Yalanın Batsın
Yalan, bir yer değişmedir. Bir şeyi olduğu yerden alıp başka bir yere koymak. Alınan ve konulan şeyin eleştirilecek bir durumu yok. Olan şeye- yer değiştirmeye- yalan denir. Yani bizler hep ne anlarız? Olmayan şeyin söylenmesi olarak anlarız fakat aslında söylenen şey gerçektir; sadece, yer değiştirmiştir. Örneğin bir kişi, maddi olarak zengin olmadığı halde maddi olarak zenginim diyorsa, bu olmayan bir şey anlamına gelmiyor. Zenginlik, düşünsel de olsa yer değiştirmiştir.
Bir meseleye alt-temel-mutlak anlamlarıyla baktığımızda farklı başka bilgilere de ulaşma imkanımız oluyor.

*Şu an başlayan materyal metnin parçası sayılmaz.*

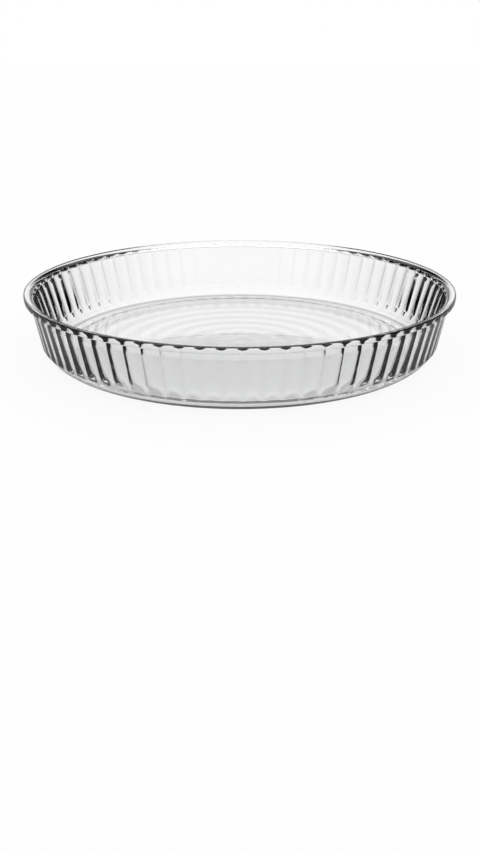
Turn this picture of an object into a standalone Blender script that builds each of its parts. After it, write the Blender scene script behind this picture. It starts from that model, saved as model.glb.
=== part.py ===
"""Round fluted flan dish, pressed in one piece of clear glass.

Metres, +Z up. The dish stands on its foot ring at z = 0 and its axis is the Z axis.
A profile is turned round that axis, and the wall is then pressed into flutes: each
flute bulges outwards on both faces of the wall, and meets its neighbours in a sharp
groove outside and a sharp ridge inside.
"""

import math

import bmesh
import bpy

# Driving sizes, metres
RIM_DIAMETER = 0.280
HEIGHT = 0.0432
WALL_THICKNESS = 0.0044
FLOOR_THICKNESS = 0.0046

# Rim: a flat land on top, an upright outer face and a fillet into the neck below it
RIM_OVERHANG = 0.0045
RIM_FACE = 0.0038
RIM_EDGE_ROUND = 0.0009
RIM_FOOT_ROUND = 0.0010
RIM_UNDERCUT = 0.0004
NECK_FILLET = 0.0013
NECK_HEIGHT = 0.0041
MOUTH_ROUND = 0.0040

# Wall
OUTER_TAPER = math.radians(12.7)
INNER_TAPER = math.radians(17.6)

# Flutes: shallow outside, deepest near the floor, and deeper hollows inside
FLUTE_COUNT = 72
FLUTE_DEPTH = 0.0005
FLUTE_TOP_DEPTH = 0.0001
FLUTE_RUNOUT = 0.0020
INNER_FLUTE_DEPTH = 0.0010
INNER_FLUTE_TOP_DEPTH = 0.0010
INNER_FLUTE_RUNOUT = 0.0030
INNER_FLUTE_MARGIN = 0.0014
INNER_FLUTE_ARCH = 0.0012

# Heel: a shoulder cone cuts the flutes off, and one curve runs from it to the foot
SHOULDER_HEIGHT = 0.0070
SHOULDER_STEP = 0.0028
SHOULDER_INSET = 0.0013
HEEL_REACH = 0.0076
HEEL_RISE = 0.0015
INNER_HEEL_ROUND = 0.0030

# Foot ring under the floor
FOOT_RADIUS = 0.1167
FOOT_WIDTH = 0.0040
FOOT_BEVEL = 0.0006
FOOT_RECESS = 0.0005

# Steps of the turned profile and of its curves
STEPS_PER_FLUTE = 2
CORNER_SEGMENTS = 3
EDGE_SEGMENTS = 2
HEEL_SEGMENTS = 5

# Most of a side that a rounding may take, and how far two points may lie apart and be one
LARGEST_SHARE = 0.95
SAME_PLACE = 0.000001

GLASS_COLOUR = (0.90, 0.93, 0.93, 1.0)
GLASS_ROUGHNESS = 0.02
GLASS_IOR = 1.47
SHARP_ANGLE = math.radians(28.0)

# Heights and radii that follow from the sizes above
RIM_RADIUS = RIM_DIAMETER / 2
RIM_FACE_BOTTOM = HEIGHT - RIM_FACE
NECK_TOP = RIM_FACE_BOTTOM - RIM_UNDERCUT
FLUTE_TOP = NECK_TOP - NECK_HEIGHT
FLUTE_FOOT = SHOULDER_HEIGHT + SHOULDER_STEP
SHOULDER_CUT = FLUTE_DEPTH + SHOULDER_INSET
INNER_FLUTE_TOP = HEIGHT - MOUTH_ROUND - INNER_FLUTE_MARGIN
INNER_FLUTE_FOOT = FLOOR_THICKNESS + INNER_HEEL_ROUND


def outer_radius(height):
    """Radius of the outer wall on the crests of its flutes."""
    return RIM_RADIUS - RIM_OVERHANG + math.tan(OUTER_TAPER) * (height - FLUTE_TOP)


def inner_radius(height):
    """Radius of the inner wall on the ridges between its flutes."""
    neck = outer_radius(FLUTE_TOP) - WALL_THICKNESS
    return neck + math.tan(INNER_TAPER) * (height - FLUTE_TOP)


def round_corner(before, corner, after, setback, segments):
    """Points of a smooth curve that rounds a corner, starting a setback away from it."""

    def towards(target):
        distance = math.dist(corner, target)
        share = min(setback / distance, LARGEST_SHARE)
        return tuple(c + share * (t - c) for c, t in zip(corner, target))

    return curve(towards(before), corner, towards(after), segments)


def curve(start, corner, end, segments):
    """Points of a curve that leaves start towards corner and comes into end from it."""
    points = []
    for index in range(segments + 1):
        t = index / segments
        weights = ((1 - t) ** 2, 2 * t * (1 - t), t ** 2)
        points.append(tuple(weights[0] * a + weights[1] * b + weights[2] * c
                            for a, b, c in zip(start, corner, end)))
    return points


def inner_profile():
    """Inner face, from the middle of the floor up to the mouth."""
    centre = (0.0, FLOOR_THICKNESS)
    corner = (inner_radius(FLOOR_THICKNESS), FLOOR_THICKNESS)
    wall_heights = (
        INNER_FLUTE_FOOT,
        INNER_FLUTE_FOOT + INNER_FLUTE_RUNOUT,
        INNER_FLUTE_TOP - INNER_FLUTE_RUNOUT,
        INNER_FLUTE_TOP,
    )
    wall = [(inner_radius(height), height) for height in wall_heights]
    heel = round_corner(centre, corner, wall[0], INNER_HEEL_ROUND, CORNER_SEGMENTS)
    return [centre] + heel[:-1] + wall


def rim_profile():
    """Rim, from the mouth over the land and down the outer face to the neck."""
    inner_corner = (inner_radius(HEIGHT), HEIGHT)
    mouth_start = (inner_radius(INNER_FLUTE_TOP), INNER_FLUTE_TOP)
    top_corner = (RIM_RADIUS, HEIGHT)
    foot_corner = (RIM_RADIUS, RIM_FACE_BOTTOM)
    neck_corner = (outer_radius(FLUTE_TOP), NECK_TOP)
    neck_foot = (outer_radius(FLUTE_TOP), FLUTE_TOP)
    points = round_corner(mouth_start, inner_corner, top_corner, MOUTH_ROUND, CORNER_SEGMENTS)
    points += round_corner(inner_corner, top_corner, foot_corner, RIM_EDGE_ROUND, EDGE_SEGMENTS)
    points += round_corner(top_corner, foot_corner, neck_corner, RIM_FOOT_ROUND, EDGE_SEGMENTS)
    points += round_corner(foot_corner, neck_corner, neck_foot, NECK_FILLET, EDGE_SEGMENTS)
    return points


def outer_profile():
    """Outer face, from the top of the flutes down to the middle of the underside."""
    shoulder = (outer_radius(SHOULDER_HEIGHT) - SHOULDER_CUT, SHOULDER_HEIGHT)
    heel_corner = (FOOT_RADIUS + HEEL_REACH, HEEL_RISE)
    foot_edge = (FOOT_RADIUS, 0.0)
    wall_heights = (FLUTE_TOP, FLUTE_TOP - FLUTE_RUNOUT, FLUTE_FOOT)
    wall = [(outer_radius(height), height) for height in wall_heights]
    heel = curve(shoulder, heel_corner, foot_edge, HEEL_SEGMENTS)
    land_inner = FOOT_RADIUS - FOOT_WIDTH
    foot = [
        (land_inner, 0.0),
        (land_inner - FOOT_BEVEL, FOOT_RECESS),
        (0.0, FOOT_RECESS),
    ]
    return wall + heel + foot


def turned_mesh(name, points, steps):
    """Turn a profile round the Z axis with a Screw modifier and return its mesh."""
    mesh = bpy.data.meshes.new(name)
    vertices = [(radius, 0.0, height) for radius, height in points]
    edges = [(index, index + 1) for index in range(len(points) - 1)]
    mesh.from_pydata(vertices, edges, [])
    lathe = bpy.data.objects.new(name, mesh)
    bpy.context.scene.collection.objects.link(lathe)
    screw = lathe.modifiers.new("turn", "SCREW")
    screw.axis = "Z"
    screw.angle = math.tau
    screw.screw_offset = 0.0
    screw.iterations = 1
    screw.steps = steps
    screw.render_steps = steps
    screw.use_merge_vertices = True
    screw.merge_threshold = SAME_PLACE
    depsgraph = bpy.context.evaluated_depsgraph_get()
    turned = bpy.data.meshes.new_from_object(lathe.evaluated_get(depsgraph))
    bpy.data.objects.remove(lathe)
    bpy.data.meshes.remove(mesh)
    return turned


def flute_share(angle):
    """1 in the middle of a flute and 0 on the line where two flutes meet."""
    turn = angle * FLUTE_COUNT / math.tau
    offset = 2.0 * (turn - math.floor(turn)) - 1.0
    return 1.0 - offset * offset


def near(value, target):
    """Whether two heights are the same height of the profile."""
    return abs(value - target) < SAME_PLACE


def wall_row(vertex):
    """Name of the fluted row of the wall that a vertex lies on, or None."""
    radius = math.hypot(vertex.co.x, vertex.co.y)
    height = vertex.co.z
    middle = (outer_radius(height) + inner_radius(height)) / 2
    if radius > middle:
        if near(height, FLUTE_TOP - FLUTE_RUNOUT):
            return "outer_top"
        if near(height, FLUTE_FOOT):
            return "outer_foot"
        return None
    if near(height, INNER_FLUTE_TOP - INNER_FLUTE_RUNOUT):
        return "inner_top"
    if near(height, INNER_FLUTE_FOOT + INNER_FLUTE_RUNOUT):
        return "inner_foot"
    return None


def press_vertex(vertex, row):
    """Move a vertex of a fluted row to the pressed surface."""
    angle = math.atan2(vertex.co.y, vertex.co.x)
    share = flute_share(angle)
    height = vertex.co.z
    if row == "outer_top":
        radius = outer_radius(height) - FLUTE_TOP_DEPTH * (1.0 - share)
    elif row == "outer_foot":
        height -= SHOULDER_STEP * FLUTE_DEPTH / SHOULDER_CUT * (1.0 - share)
        radius = outer_radius(height) - FLUTE_DEPTH * (1.0 - share)
    elif row == "inner_top":
        height += INNER_FLUTE_ARCH * (share - 1.0)
        radius = inner_radius(height) + INNER_FLUTE_TOP_DEPTH * share
    else:
        radius = inner_radius(height) + INNER_FLUTE_DEPTH * share
    vertex.co = (radius * math.cos(angle), radius * math.sin(angle), height)


def press_flutes(mesh):
    """Split the rings of the fluted rows once more and press the flutes into them."""
    model = bmesh.new()
    model.from_mesh(mesh)
    rows = {vertex: wall_row(vertex) for vertex in model.verts}
    rings = []
    for edge in model.edges:
        first, second = edge.verts
        if rows[first] and rows[first] == rows[second]:
            rings.append(edge)
    bmesh.ops.subdivide_edges(model, edges=rings, cuts=1)
    for vertex in model.verts:
        row = rows.get(vertex) or wall_row(vertex)
        if row:
            press_vertex(vertex, row)
    bmesh.ops.triangulate(model, faces=model.faces)
    bmesh.ops.recalc_face_normals(model, faces=model.faces)
    model.to_mesh(mesh)
    model.free()


def glass_material():
    """Clear colourless glass."""
    material = bpy.data.materials.new("clear_glass")
    material.use_nodes = True
    shader = material.node_tree.nodes["Principled BSDF"]
    shader.inputs["Base Color"].default_value = GLASS_COLOUR
    shader.inputs["Roughness"].default_value = GLASS_ROUGHNESS
    shader.inputs["Metallic"].default_value = 0.0
    shader.inputs["IOR"].default_value = GLASS_IOR
    shader.inputs["Transmission Weight"].default_value = 1.0
    return material


def make_dish(collection):
    """The whole dish: one closed body of glass."""
    profile = inner_profile() + rim_profile() + outer_profile()
    mesh = turned_mesh("glass_dish", profile, STEPS_PER_FLUTE * FLUTE_COUNT)
    press_flutes(mesh)
    mesh.name = "glass_dish"
    mesh.shade_smooth()
    mesh.set_sharp_from_angle(angle=SHARP_ANGLE)
    mesh.materials.clear()
    mesh.materials.append(glass_material())
    dish = bpy.data.objects.new("glass_dish", mesh)
    collection.objects.link(dish)
    return dish


def main():
    for old in list(bpy.data.objects):
        bpy.data.objects.remove(old)
    collection = bpy.data.collections.new("fluted_flan_dish")
    bpy.context.scene.collection.children.link(collection)
    make_dish(collection)


main()
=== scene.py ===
"""Round fluted flan dish of clear pressed glass, standing on a pale studio floor.

Metres, +Z up. The dish stands on its foot ring at z = 0 and its axis is the Z axis.
"""

from __future__ import annotations

import logging
import math
from dataclasses import dataclass, field
from enum import Enum

import bpy
import numpy as np
from mathutils import Matrix, Vector


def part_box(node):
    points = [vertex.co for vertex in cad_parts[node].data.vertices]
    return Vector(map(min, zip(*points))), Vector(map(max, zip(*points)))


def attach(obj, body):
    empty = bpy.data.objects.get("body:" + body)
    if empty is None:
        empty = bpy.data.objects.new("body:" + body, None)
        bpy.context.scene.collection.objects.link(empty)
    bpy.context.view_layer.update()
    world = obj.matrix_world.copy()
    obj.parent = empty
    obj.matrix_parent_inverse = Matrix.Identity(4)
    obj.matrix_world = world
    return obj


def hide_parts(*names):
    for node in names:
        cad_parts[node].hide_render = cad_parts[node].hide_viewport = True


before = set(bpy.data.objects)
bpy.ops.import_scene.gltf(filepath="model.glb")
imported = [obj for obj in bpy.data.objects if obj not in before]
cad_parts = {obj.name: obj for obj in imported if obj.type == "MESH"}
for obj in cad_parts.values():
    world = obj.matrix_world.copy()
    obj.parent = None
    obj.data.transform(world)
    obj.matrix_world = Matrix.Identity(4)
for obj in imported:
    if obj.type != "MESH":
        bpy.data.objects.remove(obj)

LOG = logging.getLogger("flan_dish")
PHOTO_WIDTH = 480
PHOTO_HEIGHT = 853
SENSOR_MM = 36.0

# Red, green, blue and opacity.
Colour = tuple[float, float, float, float]

# Radius and height of a point of the dish's profile.
Point = tuple[float, float]

# Where a smooth step is 0 and where it is 1. It falls where the first is the larger.
Span = tuple[float, float]

WHITE: Colour = (1.0, 1.0, 1.0, 1.0)


class Relief(Enum):
    """What is pressed into one ring of the dish's surface."""

    PLAIN = "plain"
    INNER_FLUTES = "inner flutes"
    OUTER_FLUTES = "outer flutes"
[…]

Bu, yalan konusuna olmayanı söyleme olarak baktığımızda, olayın berisinde olup biten şeyleri de göremeyebiliyoruz. Kelimelere yüklediğimiz popüler pratik anlamların kullanımı çoğalınca insan kendinde bile uzaklaşmış oluyor.
“Yerin değişmesi” ifadesi bizi başka yerlere de götürüyor. Bir yer değişme olduysa demek ki bir boşluk var, boşluk varsa doldurma düşüncesi de vardır. Çok yer değişme varsa çok boşluk vardır. Boşluk olmalı ki hareket olsun.
Pirinç ayıklarken kabaca ayıklamak var bir de biraz daha dikkatli ayıklamak var. Yalan ile pirinç ayıklamanın bakış açısı açısından benzerliğini kurmaya çalışıyorum. “Yalan = kötüdür” demek “kabaca pirinç ayıklamak” anlamına gelir. “Yalan= yer değiştirme” diye bakmak, daha dikkatli incelemek anlamında. Kelime, kelimeyi açar yani.
Herhangi bir şeyi analiz etmek, deyince farklı bakış açılarıyla incelemek anlamı akla gelir. Fakat bir de, başka kelimelerle ifade etmek diye de bir şey var.
Yani kişileri, yalan söylediler diye ilkin kötü ilan etmek yerine , evet, bu bir “yer değişme” olayıdır diye incelemeye başlamak analizi kökten,yapıtaşlarıyla inceleme yapmak fırsatını bize sunar. Çözüm; beynin içinde, stabil olarak duran klasik tecrübe-yöntemlerle olabildiği gibi, başkabenzer ifade ve kelimelerin durdukları yerlerdeki bağlantılarıyla da çözülebilir. Çözülür.
Örnek olarak Yalan konusunu açtım. Çağımızın ağırlaşan hastalıklarında biri haline gelen bir konusu bu. Yalan denen şeye, direk hastalık demek istemezdim. Fakat, yalan denen şeyin yarattığı dış boşluklar insana, doğaya da zarar vermeye başlıyorsa buna ilkin hastalık desek de olur. Fakat yine de, deminden beridir bahsettiğim “yer değişme” açısından da baksak iyi olur.
Kim oluşturdu o hendekleri, o oyukları veya tümsekleri de yalancı oldun böyle? Biri gelip kazmış olmalı, gecenin birinde belki define aramak için belki derin köklü ağaçlarını sökmüş de kalmışsın böyle at büyüklüğünde köstebeklerin açtığı ve sonra çöken çukurlara kiri lağımı temiz suyu akmış dolmuş taşmış. Gölleri ırmakları denizleri lağımları çalmış kanalların, oyukların. Böyle bir şey işte yalan. Hani ya göllerim denizlerim ve de lağımlarım nerde?
Her yalana da müdahale edemiyoruz bazen.. o yalanı alsak hiçbir şeyi kalmaz insanın.
Peki ya o çukurlar iki adım sonra bizim de düşeceğimiz kendi çukurlarımız olmasın! Eğimler. Hendekler. Tümsekler. Yer değişmeye de uygun zemin hale geliyoruz o zaman.
Zemin kelimesi içinde emin kelimesi vardır. Zemin, kimi zaman kaygan da olsa, bir eminlik ifade eder. Ayak basılan yerin genel adı. Z harfinin şekline bakın. emin kelimesini koruyor gibi duruyor. Elini veya pençesini kaldırmış gibi.